Exercise instructions: Your task is to give the data again, exactly, with every line intact.

__________________________________________________

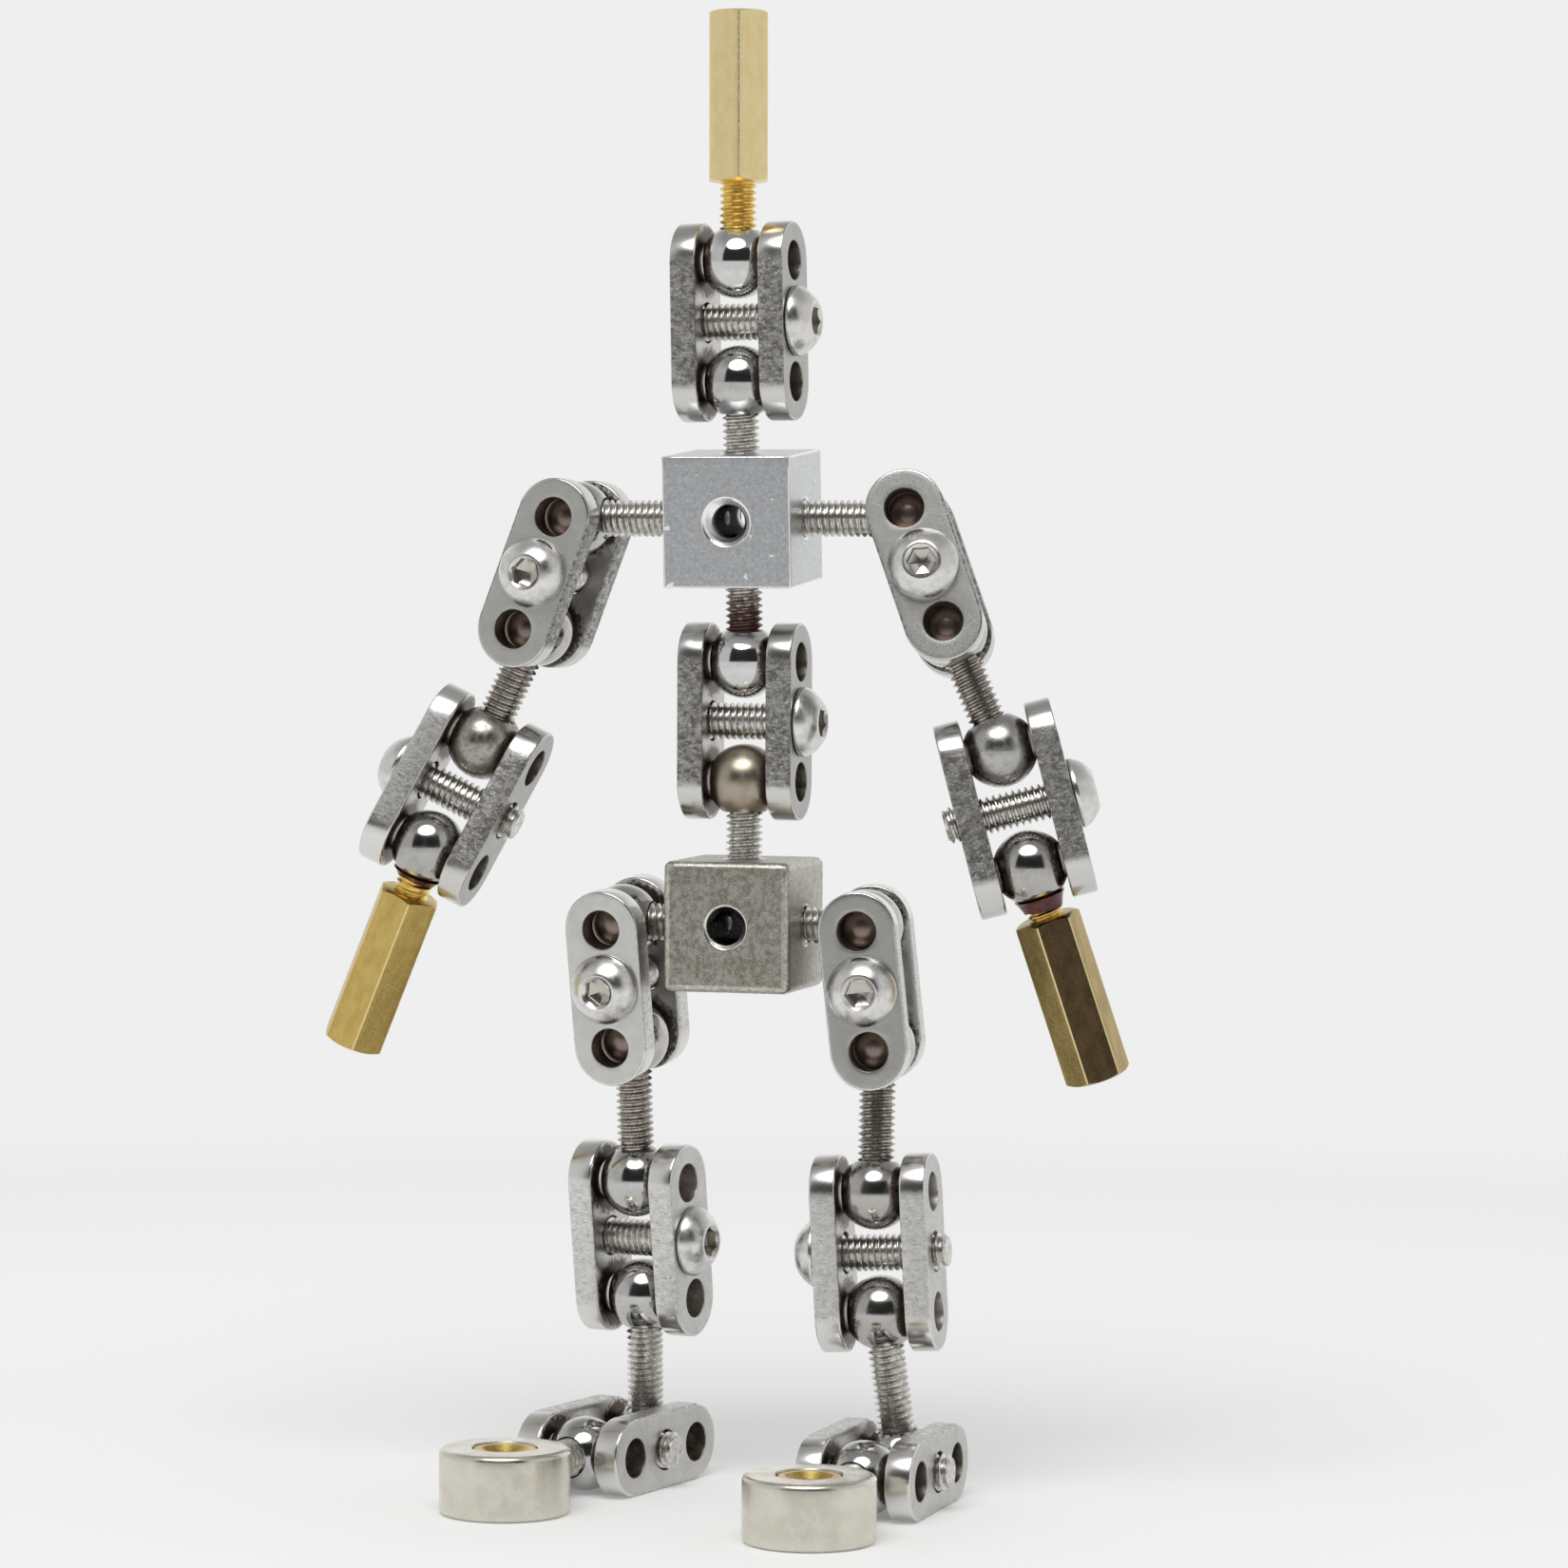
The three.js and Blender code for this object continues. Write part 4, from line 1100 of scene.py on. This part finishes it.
both = tree.nodes.new("ShaderNodeMixShader")
for number, value in enumerate((reckon(tree, "MULTIPLY", seen, lift), matt.outputs[0], glow.outputs[0])):
    tree.links.new(value, both.inputs[number])
tree.links.new(both.outputs[0], tree.nodes["Material Output"].inputs["Surface"])
floor_mesh.materials.append(pale_floor)

world = bpy.data.worlds.new("studio")
bpy.context.scene.world = world
world.use_nodes = True
tree = world.node_tree
backing = tree.nodes["Background"]


def work_out(operation, *values):
    """One step of arithmetic in the room's nodes."""
    return reckon(tree, operation, *values)


look = tree.nodes.new("ShaderNodeTexCoord")
parts = tree.nodes.new("ShaderNodeSeparateXYZ")
tree.links.new(look.outputs["Generated"], parts.inputs[0])
elevation = work_out("ARCSINE", parts.outputs["Z"])
bearing = work_out("ARCTAN2", parts.outputs["X"], work_out("MULTIPLY", parts.outputs["Y"], -1.0))


def pane(turn_low, turn_high, rise_low, rise_high, softness):
    """1 inside a window of bearings and elevations in degrees, 0 outside, with soft edges."""
    window = 1.0
    for value, low, high in ((bearing, turn_low, turn_high), (elevation, rise_low, rise_high)):
        for limit, soft in ((low, softness), (high, -softness)):
            edge = ease(tree, value, radians(limit - soft), radians(limit + soft))
            window = work_out("MULTIPLY", window, edge)
    return window


def lay_over(under, level_value, window):
    """Lays a window of one brightness over what is there."""
    return work_out("ADD", under, work_out("MULTIPLY", window, work_out("SUBTRACT", level_value, under)))


behind_photographer = pane(-33, 58, -8, 41, 2.5)
ceiling = ease(tree, elevation, radians(28), radians(60))
far_wall = work_out("MULTIPLY", ease(tree, work_out("ABSOLUTE", bearing), radians(115), radians(150)),
                    ease(tree, elevation, radians(34), radians(24)))
room = lay_over(0.8, 0.42, ceiling)
room = lay_over(room, 1.12, far_wall)
room = lay_over(room, 0.035, behind_photographer)
room = lay_over(room, 1.0, tree.nodes.new("ShaderNodeLightPath").outputs["Is Camera Ray"])
tint = tree.nodes.new("ShaderNodeCombineXYZ")
for part, share in zip(("X", "Y", "Z"), backdrop_tone):
    tree.links.new(work_out("MULTIPLY", room, share), tint.inputs[part])
tree.links.new(tint.outputs[0], backing.inputs["Color"])

lamp_data = bpy.data.lights.new("softbox", "AREA")
lamp_data.shape = "ELLIPSE"
lamp_data.size, lamp_data.size_y = 0.44, 0.31
lamp_data.energy = 1.5
lamp = bpy.data.objects.new("softbox", lamp_data)
bpy.context.scene.collection.objects.link(lamp)
lamp_turn, lamp_rise, lamp_distance = radians(6), radians(57), 0.5
toward = np.array([sin(lamp_turn) * cos(lamp_rise), -cos(lamp_turn) * cos(lamp_rise), sin(lamp_rise)])
lamp.matrix_world = Matrix(seat(np.array([0, 0, 0.06]) + toward * lamp_distance, toward, level).tolist())
lamp.visible_camera = False

bpy.context.scene.view_settings.view_transform = "Standard"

__________________________________________________

Final answer:
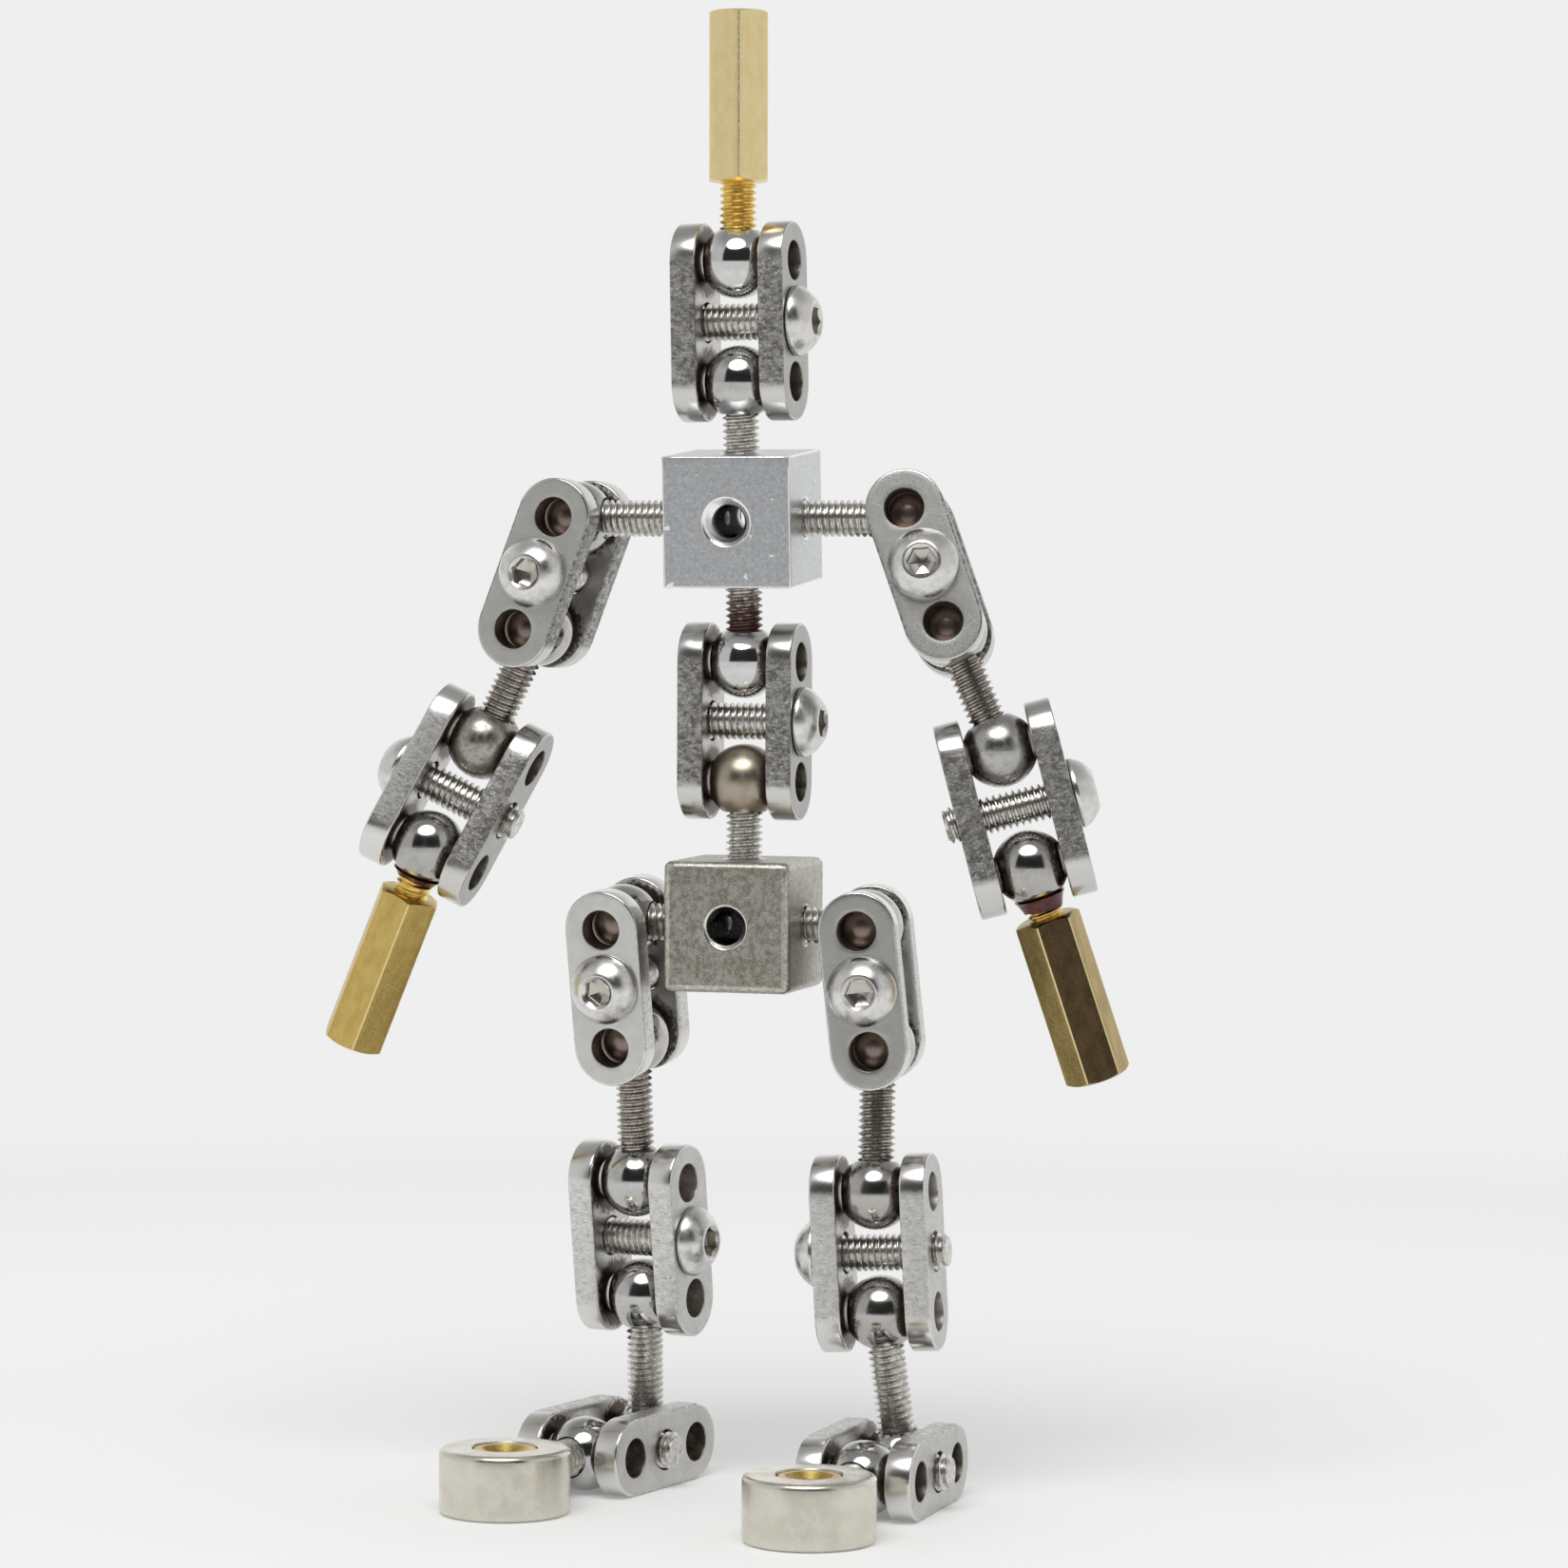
The three.js and Blender code for this object continues. Write part 4, from line 1100 of scene.py on. This part finishes it.
both = tree.nodes.new("ShaderNodeMixShader")
for number, value in enumerate((reckon(tree, "MULTIPLY", seen, lift), matt.outputs[0], glow.outputs[0])):
    tree.links.new(value, both.inputs[number])
tree.links.new(both.outputs[0], tree.nodes["Material Output"].inputs["Surface"])
floor_mesh.materials.append(pale_floor)

world = bpy.data.worlds.new("studio")
bpy.context.scene.world = world
world.use_nodes = True
tree = world.node_tree
backing = tree.nodes["Background"]


def work_out(operation, *values):
    """One step of arithmetic in the room's nodes."""
    return reckon(tree, operation, *values)


look = tree.nodes.new("ShaderNodeTexCoord")
parts = tree.nodes.new("ShaderNodeSeparateXYZ")
tree.links.new(look.outputs["Generated"], parts.inputs[0])
elevation = work_out("ARCSINE", parts.outputs["Z"])
bearing = work_out("ARCTAN2", parts.outputs["X"], work_out("MULTIPLY", parts.outputs["Y"], -1.0))


def pane(turn_low, turn_high, rise_low, rise_high, softness):
    """1 inside a window of bearings and elevations in degrees, 0 outside, with soft edges."""
    window = 1.0
    for value, low, high in ((bearing, turn_low, turn_high), (elevation, rise_low, rise_high)):
        for limit, soft in ((low, softness), (high, -softness)):
            edge = ease(tree, value, radians(limit - soft), radians(limit + soft))
            window = work_out("MULTIPLY", window, edge)
    return window


def lay_over(under, level_value, window):
    """Lays a window of one brightness over what is there."""
    return work_out("ADD", under, work_out("MULTIPLY", window, work_out("SUBTRACT", level_value, under)))


behind_photographer = pane(-33, 58, -8, 41, 2.5)
ceiling = ease(tree, elevation, radians(28), radians(60))
far_wall = work_out("MULTIPLY", ease(tree, work_out("ABSOLUTE", bearing), radians(115), radians(150)),
                    ease(tree, elevation, radians(34), radians(24)))
room = lay_over(0.8, 0.42, ceiling)
room = lay_over(room, 1.12, far_wall)
room = lay_over(room, 0.035, behind_photographer)
room = lay_over(room, 1.0, tree.nodes.new("ShaderNodeLightPath").outputs["Is Camera Ray"])
tint = tree.nodes.new("ShaderNodeCombineXYZ")
for part, share in zip(("X", "Y", "Z"), backdrop_tone):
    tree.links.new(work_out("MULTIPLY", room, share), tint.inputs[part])
tree.links.new(tint.outputs[0], backing.inputs["Color"])

lamp_data = bpy.data.lights.new("softbox", "AREA")
lamp_data.shape = "ELLIPSE"
lamp_data.size, lamp_data.size_y = 0.44, 0.31
lamp_data.energy = 1.5
lamp = bpy.data.objects.new("softbox", lamp_data)
bpy.context.scene.collection.objects.link(lamp)
lamp_turn, lamp_rise, lamp_distance = radians(6), radians(57), 0.5
toward = np.array([sin(lamp_turn) * cos(lamp_rise), -cos(lamp_turn) * cos(lamp_rise), sin(lamp_rise)])
lamp.matrix_world = Matrix(seat(np.array([0, 0, 0.06]) + toward * lamp_distance, toward, level).tolist())
lamp.visible_camera = False

bpy.context.scene.view_settings.view_transform = "Standard"